Entscheidend für den Prozess der Bewusstseinsgenerierung und -erweiterung ist der Akt des Beschreibens selbst. "Einiges von dem, was kurz festgehalten wurde mit dem weichen Naturbleistift aus dem winzigen Zeitschriftenladen neben dem Busparkplatz" lautet ein sprechender Titel aus "Ein Messer aus Odessa". Mit dem Aufzeichnen wird der Bewusstseinsstrom proaktiv. Denn erst im Akt des Bezeichnens und Beschreibens wird eine Auswahl aus dem Chaos der Wirklichkeitssegmente getroffen. Die Chronologie beim Notieren schafft Kontinuität.
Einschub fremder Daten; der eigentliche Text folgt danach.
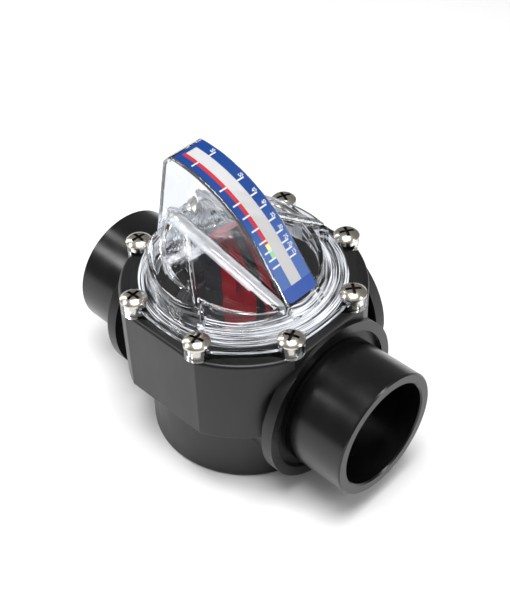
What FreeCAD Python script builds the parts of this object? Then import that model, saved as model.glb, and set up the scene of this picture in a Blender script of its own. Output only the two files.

Der Ablauf entscheidet über die Wahrnehmungsfolge, die Dynamik der Sätze über den Rhythmus des Sehens, die Schnitte und Schwenks des Kopfkinos. Der Schreibvorgang ist Motor einer laufenden Modulation des Wahrnehmungsprozesses. Das Schreiben selbst verändert die Qualität des Sehens.

Einzinger lesen heißt, die eigene Wahrnehmung zu sensibilisieren. In seiner Poesie aus den Augenwinkeln streift er mit sanftem Blick durch die Welt, die an den Rändern der Aufmerksamkeit liegt. Wie ein Vergrößerungsglas lenken seine Gedichte dabei den Blick auf das Schattendasein der kleinen Dinge, das halb Vergessene oder nur kurz Angedachte im Nebenbei der Tage. Wer den Sound der Einzinger-Gedichte einmal im Ohr hat, dem bleibt er im Kopf: ein heiter-melancholischer Alltagsblues, der mit geschärften Sinnen durch den Tag trägt.